Forty years later, the director and his associates decided to include as many as possible of the first group of teachers at the anniversary celebration. Five responded and attended the activities. On Sept. 18, 2009 - 40 years to the day after the facility opened — the Sam Yook Language School (formerly the SDA English Center) celebrated its anniversary. The sanctuary of the school was overflowing with former and current teachers, directors, students and so many others. Bouquets, streamers, banners and people were everywhere. The program was rich with music, awards and applause. Guest speakers included Maurice Bascom, the second director of the school; Whitaker, one of the first teachers; Yonglin Moon, a former student who was the Korean Minister of Education at that time and is now a professor at Seoul National University; and Myeongkwan Hong, the president of Korean Union College.

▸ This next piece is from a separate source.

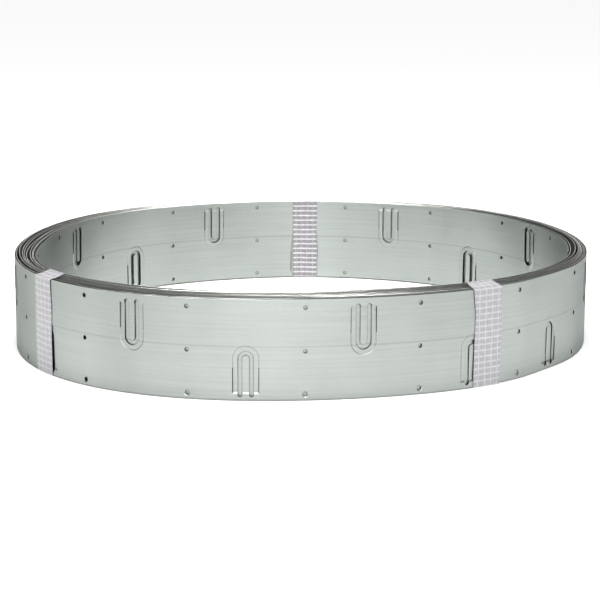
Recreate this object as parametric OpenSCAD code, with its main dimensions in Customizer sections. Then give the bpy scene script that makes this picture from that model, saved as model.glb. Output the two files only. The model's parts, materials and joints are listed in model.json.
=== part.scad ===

The SDA English Center started out in a rented space on the seventh floor of Dae Wong Corner. Today, the school has its own three-story building of classrooms and labs adjacent to a second building that houses the administrative offices and the sanctuary of the school. The school has continued to be blessed with good enrollment. There are currently 50,000 students enrolled in 63 Sam Yook Language Schools located throughout South Korea. The four millionth student ever to enroll in an SDA language school enrolled just before the anniversary celebration. Teachers continue to come from the United States, but many come from other countries, as well. The plan continues that was established at the beginning of the school — each teacher leads a Bible class along with English classes. Over the 40-year history of the SDA English Language Schools in Korea, 13,000 people have been baptized into the Adventist church as a result of the ministry.
During the celebration, the vision for the future was unveiled, including a new motto: "Embrace the World." Plans continue for more schools in additional cities throughout the country. Curriculum will expand to other subjects. Already there is a pilot after-school math program in place. And the current director, Dr. Siyoung Kim, is working on using technology to add online classes to the school's program.